## EXERCISE OBJECTIVE
Write out, word for word, the first line of the data below and every line after it through the one containing "label_radius = 89.75".
===============
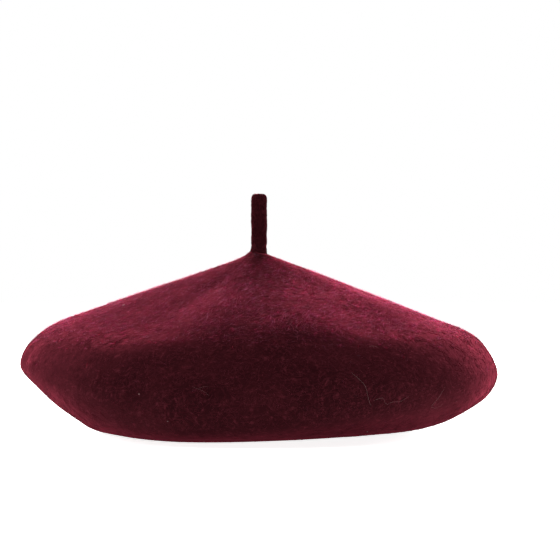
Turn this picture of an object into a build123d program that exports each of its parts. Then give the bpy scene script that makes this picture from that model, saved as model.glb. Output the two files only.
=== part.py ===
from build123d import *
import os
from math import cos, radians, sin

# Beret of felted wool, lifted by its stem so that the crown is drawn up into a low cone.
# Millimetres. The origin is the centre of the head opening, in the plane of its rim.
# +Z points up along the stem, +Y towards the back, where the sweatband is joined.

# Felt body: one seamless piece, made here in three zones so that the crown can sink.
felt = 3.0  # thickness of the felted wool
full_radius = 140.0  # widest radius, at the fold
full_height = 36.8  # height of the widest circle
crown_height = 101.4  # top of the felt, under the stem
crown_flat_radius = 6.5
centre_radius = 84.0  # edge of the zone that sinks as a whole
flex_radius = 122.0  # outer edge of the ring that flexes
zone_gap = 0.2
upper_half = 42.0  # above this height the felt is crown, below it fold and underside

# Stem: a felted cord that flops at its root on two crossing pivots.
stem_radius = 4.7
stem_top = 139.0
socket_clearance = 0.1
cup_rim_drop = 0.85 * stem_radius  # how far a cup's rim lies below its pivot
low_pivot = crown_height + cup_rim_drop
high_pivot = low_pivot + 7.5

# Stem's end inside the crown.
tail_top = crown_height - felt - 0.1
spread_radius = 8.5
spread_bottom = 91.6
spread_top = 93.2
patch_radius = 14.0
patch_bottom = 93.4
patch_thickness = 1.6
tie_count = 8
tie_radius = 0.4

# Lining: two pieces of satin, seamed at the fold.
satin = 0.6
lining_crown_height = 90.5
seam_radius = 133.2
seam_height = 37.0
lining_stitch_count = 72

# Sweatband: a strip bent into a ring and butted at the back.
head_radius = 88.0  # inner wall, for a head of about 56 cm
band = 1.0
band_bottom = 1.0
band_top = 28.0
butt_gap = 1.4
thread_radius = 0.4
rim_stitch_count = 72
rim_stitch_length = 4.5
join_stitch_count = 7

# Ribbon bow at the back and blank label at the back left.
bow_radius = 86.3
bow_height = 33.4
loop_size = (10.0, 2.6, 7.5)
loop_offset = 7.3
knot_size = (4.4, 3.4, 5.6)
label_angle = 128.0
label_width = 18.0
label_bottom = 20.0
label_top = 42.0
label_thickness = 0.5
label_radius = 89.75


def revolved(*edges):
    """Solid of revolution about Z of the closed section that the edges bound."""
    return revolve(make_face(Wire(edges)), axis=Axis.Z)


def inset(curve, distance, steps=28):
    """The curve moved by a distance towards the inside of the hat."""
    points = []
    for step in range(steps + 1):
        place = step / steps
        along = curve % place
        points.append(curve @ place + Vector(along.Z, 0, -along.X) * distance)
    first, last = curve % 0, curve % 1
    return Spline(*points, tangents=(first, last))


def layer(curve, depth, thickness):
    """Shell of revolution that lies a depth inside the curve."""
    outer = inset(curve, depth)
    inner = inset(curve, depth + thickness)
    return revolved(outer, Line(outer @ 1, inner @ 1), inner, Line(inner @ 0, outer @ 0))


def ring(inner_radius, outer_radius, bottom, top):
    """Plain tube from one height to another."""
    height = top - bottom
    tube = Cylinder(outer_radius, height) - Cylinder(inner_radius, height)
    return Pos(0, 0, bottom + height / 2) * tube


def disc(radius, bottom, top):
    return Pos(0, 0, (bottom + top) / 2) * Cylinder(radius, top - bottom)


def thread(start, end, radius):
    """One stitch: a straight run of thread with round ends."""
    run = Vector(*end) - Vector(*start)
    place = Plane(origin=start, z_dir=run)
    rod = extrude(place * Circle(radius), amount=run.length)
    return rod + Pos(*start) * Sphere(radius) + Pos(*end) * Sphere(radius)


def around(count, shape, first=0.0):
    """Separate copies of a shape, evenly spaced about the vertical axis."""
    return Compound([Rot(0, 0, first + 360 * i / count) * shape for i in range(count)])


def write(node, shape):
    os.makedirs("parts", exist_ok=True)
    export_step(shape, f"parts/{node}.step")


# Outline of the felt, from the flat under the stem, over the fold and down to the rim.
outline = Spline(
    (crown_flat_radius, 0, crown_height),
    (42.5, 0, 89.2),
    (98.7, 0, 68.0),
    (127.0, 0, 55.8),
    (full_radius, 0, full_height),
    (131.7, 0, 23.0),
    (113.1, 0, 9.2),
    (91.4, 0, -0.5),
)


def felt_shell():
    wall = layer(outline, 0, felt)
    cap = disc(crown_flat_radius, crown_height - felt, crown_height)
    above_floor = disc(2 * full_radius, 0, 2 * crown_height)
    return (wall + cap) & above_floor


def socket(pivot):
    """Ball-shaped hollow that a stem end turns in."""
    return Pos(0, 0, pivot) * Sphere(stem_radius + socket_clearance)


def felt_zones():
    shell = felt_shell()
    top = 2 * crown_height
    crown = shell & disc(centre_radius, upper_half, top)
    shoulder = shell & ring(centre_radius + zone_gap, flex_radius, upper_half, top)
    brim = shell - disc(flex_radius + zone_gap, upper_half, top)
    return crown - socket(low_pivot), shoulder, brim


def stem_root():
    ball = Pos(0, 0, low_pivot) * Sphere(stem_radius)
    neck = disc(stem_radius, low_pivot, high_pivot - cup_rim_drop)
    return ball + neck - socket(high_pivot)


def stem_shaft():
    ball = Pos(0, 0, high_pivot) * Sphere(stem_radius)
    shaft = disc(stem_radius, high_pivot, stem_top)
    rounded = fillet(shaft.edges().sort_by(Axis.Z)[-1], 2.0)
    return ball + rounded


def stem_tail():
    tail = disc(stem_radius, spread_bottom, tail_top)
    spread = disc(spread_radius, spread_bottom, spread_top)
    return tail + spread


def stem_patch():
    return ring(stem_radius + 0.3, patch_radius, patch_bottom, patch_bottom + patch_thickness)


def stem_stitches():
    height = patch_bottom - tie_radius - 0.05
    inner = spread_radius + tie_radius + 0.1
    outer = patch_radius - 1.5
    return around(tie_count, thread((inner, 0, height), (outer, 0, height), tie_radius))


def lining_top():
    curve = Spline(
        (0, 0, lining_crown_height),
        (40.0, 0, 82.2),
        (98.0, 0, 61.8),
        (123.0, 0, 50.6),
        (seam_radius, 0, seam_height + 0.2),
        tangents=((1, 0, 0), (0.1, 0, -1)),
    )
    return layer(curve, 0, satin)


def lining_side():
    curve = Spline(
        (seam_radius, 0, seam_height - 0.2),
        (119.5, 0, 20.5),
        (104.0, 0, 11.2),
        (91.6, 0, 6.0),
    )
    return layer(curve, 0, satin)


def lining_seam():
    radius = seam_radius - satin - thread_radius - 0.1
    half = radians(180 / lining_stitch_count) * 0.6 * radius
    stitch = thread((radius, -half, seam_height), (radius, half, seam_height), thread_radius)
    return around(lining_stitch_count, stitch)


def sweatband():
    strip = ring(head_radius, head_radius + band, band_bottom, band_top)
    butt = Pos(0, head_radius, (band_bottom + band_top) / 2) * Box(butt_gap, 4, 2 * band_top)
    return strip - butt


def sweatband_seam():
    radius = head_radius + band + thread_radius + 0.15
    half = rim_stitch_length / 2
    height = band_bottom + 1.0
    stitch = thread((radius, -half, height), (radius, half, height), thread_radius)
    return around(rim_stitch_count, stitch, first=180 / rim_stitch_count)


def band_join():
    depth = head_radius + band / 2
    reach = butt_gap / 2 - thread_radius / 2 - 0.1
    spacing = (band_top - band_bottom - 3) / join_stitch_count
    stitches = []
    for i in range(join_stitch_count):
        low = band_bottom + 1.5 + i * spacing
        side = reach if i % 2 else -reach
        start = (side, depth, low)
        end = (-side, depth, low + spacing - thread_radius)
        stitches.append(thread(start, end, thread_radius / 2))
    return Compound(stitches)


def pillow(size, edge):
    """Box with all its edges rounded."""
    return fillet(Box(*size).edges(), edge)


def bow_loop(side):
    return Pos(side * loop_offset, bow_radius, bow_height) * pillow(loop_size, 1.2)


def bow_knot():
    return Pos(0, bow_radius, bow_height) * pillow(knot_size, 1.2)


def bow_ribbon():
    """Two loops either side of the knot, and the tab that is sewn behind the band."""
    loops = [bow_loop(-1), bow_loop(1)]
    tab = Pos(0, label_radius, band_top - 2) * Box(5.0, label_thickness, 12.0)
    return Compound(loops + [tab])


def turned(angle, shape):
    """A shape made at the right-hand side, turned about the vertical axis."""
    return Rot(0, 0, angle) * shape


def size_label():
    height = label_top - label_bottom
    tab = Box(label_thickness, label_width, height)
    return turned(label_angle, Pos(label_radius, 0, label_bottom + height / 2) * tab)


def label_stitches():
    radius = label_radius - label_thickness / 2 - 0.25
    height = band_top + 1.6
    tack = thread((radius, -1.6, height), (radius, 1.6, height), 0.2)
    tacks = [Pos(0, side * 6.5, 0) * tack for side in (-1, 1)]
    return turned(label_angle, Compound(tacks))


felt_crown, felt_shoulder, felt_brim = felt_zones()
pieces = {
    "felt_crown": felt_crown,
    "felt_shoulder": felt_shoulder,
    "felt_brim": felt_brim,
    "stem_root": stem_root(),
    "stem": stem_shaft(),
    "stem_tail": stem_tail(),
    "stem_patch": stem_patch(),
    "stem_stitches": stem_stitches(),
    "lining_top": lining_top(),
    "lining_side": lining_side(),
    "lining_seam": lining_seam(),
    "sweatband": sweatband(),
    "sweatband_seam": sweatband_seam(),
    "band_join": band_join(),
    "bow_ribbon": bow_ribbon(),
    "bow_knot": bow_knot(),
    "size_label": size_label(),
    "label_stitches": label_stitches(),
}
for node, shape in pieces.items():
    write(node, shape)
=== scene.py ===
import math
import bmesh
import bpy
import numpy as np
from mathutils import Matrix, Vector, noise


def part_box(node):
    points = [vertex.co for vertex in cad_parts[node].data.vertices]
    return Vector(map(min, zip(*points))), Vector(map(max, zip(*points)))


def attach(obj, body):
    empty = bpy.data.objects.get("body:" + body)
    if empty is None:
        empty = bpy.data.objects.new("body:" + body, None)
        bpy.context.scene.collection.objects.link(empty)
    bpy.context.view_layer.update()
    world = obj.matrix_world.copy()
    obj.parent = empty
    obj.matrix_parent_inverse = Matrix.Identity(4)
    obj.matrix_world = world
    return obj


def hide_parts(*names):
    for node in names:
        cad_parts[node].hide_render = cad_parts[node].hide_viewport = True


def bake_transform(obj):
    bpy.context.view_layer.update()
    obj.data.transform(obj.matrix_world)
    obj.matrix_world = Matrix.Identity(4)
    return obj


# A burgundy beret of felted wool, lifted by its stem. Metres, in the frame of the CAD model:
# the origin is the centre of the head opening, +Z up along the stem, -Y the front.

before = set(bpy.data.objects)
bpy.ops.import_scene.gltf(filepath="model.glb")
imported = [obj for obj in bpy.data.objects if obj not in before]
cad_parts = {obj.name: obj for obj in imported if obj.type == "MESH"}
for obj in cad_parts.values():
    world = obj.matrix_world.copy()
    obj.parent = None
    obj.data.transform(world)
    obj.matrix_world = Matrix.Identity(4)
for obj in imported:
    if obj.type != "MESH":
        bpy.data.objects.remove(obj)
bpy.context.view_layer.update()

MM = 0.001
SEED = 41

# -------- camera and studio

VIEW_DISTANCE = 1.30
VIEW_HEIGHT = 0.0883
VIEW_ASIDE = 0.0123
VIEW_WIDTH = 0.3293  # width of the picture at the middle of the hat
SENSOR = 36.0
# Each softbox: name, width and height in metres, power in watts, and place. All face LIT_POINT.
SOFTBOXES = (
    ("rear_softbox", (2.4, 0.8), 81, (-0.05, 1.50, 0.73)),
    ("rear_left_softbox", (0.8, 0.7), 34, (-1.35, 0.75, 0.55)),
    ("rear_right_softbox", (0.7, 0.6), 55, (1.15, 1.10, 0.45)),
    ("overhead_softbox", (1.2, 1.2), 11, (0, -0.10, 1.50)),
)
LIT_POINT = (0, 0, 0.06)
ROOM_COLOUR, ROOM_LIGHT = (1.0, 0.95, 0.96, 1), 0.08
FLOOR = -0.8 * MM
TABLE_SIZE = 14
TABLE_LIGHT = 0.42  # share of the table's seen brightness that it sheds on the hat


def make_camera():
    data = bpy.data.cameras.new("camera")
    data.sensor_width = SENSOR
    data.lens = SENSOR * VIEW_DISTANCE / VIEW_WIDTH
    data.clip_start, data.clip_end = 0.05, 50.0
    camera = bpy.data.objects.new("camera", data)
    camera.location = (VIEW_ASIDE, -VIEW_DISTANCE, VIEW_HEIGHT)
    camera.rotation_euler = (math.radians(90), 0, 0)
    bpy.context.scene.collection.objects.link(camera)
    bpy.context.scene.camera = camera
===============
## RESULT FOR THIS EXERCISE
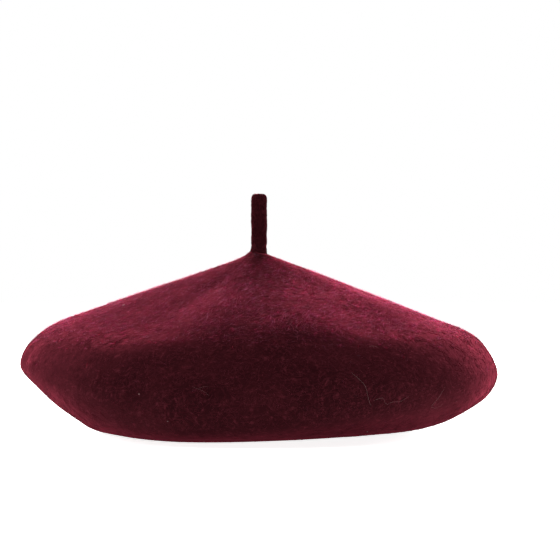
Turn this picture of an object into a build123d program that exports each of its parts. Then give the bpy scene script that makes this picture from that model, saved as model.glb. Output the two files only.
=== part.py ===
from build123d import *
import os
from math import cos, radians, sin

# Beret of felted wool, lifted by its stem so that the crown is drawn up into a low cone.
# Millimetres. The origin is the centre of the head opening, in the plane of its rim.
# +Z points up along the stem, +Y towards the back, where the sweatband is joined.

# Felt body: one seamless piece, made here in three zones so that the crown can sink.
felt = 3.0  # thickness of the felted wool
full_radius = 140.0  # widest radius, at the fold
full_height = 36.8  # height of the widest circle
crown_height = 101.4  # top of the felt, under the stem
crown_flat_radius = 6.5
centre_radius = 84.0  # edge of the zone that sinks as a whole
flex_radius = 122.0  # outer edge of the ring that flexes
zone_gap = 0.2
upper_half = 42.0  # above this height the felt is crown, below it fold and underside

# Stem: a felted cord that flops at its root on two crossing pivots.
stem_radius = 4.7
stem_top = 139.0
socket_clearance = 0.1
cup_rim_drop = 0.85 * stem_radius  # how far a cup's rim lies below its pivot
low_pivot = crown_height + cup_rim_drop
high_pivot = low_pivot + 7.5

# Stem's end inside the crown.
tail_top = crown_height - felt - 0.1
spread_radius = 8.5
spread_bottom = 91.6
spread_top = 93.2
patch_radius = 14.0
patch_bottom = 93.4
patch_thickness = 1.6
tie_count = 8
tie_radius = 0.4

# Lining: two pieces of satin, seamed at the fold.
satin = 0.6
lining_crown_height = 90.5
seam_radius = 133.2
seam_height = 37.0
lining_stitch_count = 72

# Sweatband: a strip bent into a ring and butted at the back.
head_radius = 88.0  # inner wall, for a head of about 56 cm
band = 1.0
band_bottom = 1.0
band_top = 28.0
butt_gap = 1.4
thread_radius = 0.4
rim_stitch_count = 72
rim_stitch_length = 4.5
join_stitch_count = 7

# Ribbon bow at the back and blank label at the back left.
bow_radius = 86.3
bow_height = 33.4
loop_size = (10.0, 2.6, 7.5)
loop_offset = 7.3
knot_size = (4.4, 3.4, 5.6)
label_angle = 128.0
label_width = 18.0
label_bottom = 20.0
label_top = 42.0
label_thickness = 0.5
label_radius = 89.75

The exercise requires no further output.